Criticisms of proportional representation

Voters are less able to hold a government responsible for it's actions by turning it out at the next election.

The list system, especially a closed list means that voters can only vote for a party, not a candidate, who they might trust as a person.

The way forward (governmental polices) is often more difficult to decide when there is a a mixture of parties (a coalition government).


The Jenkins Commission report on electoral reform recommended that 15 to 20 per cent of seats in the House of Commons should be elected by proportional representation in order to "reduce the disproportionality and the geographical divisiveness" of the current system without "imposing a coalition habit on the country".

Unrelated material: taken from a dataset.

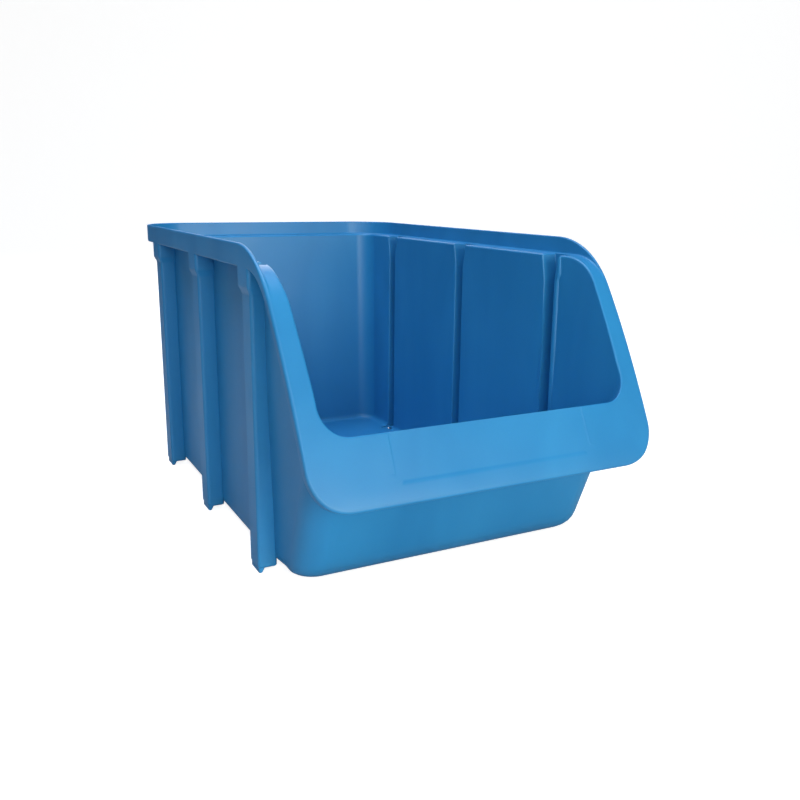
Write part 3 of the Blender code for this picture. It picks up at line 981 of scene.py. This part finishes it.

But no action has yet been taken.

Proportional representation has been introduced, however, for a number of other UK elections, including the Scottish Parliament, the Welsh Assembly, the European Parliament, and the London mayor.

The average number of voters in Labour-held seats (66,997) is 5,000 less than the number of voters in Conservative-held seats (72,849).

Given that turnout is substantially lower on average in Labour seats, it takes far fewer voters to elect a Labour MP than to elect a Conservative MP.

The current system increases the importance of the 100-150 marginal seats where most campaigning is concentrated, and electoral reformers argue that it means the voters in the remaining 400 seats are regarded as irrelevant.

A move towards an electoral system based on full proportional representation has always been rejected by both the Labour and Conservative parties on the grounds that it would produce weak coalition governments and break the link between MPs and their constituents.

The Liberal Democrats want a proportional representation system, where the number of MPs is determined by the national share of the vote. They say that many people's votes are "wasted" in the first past the post system.

Proportional representation could form part of the plan for further reform of the House of Lords, and is already planned for local government in Scotland.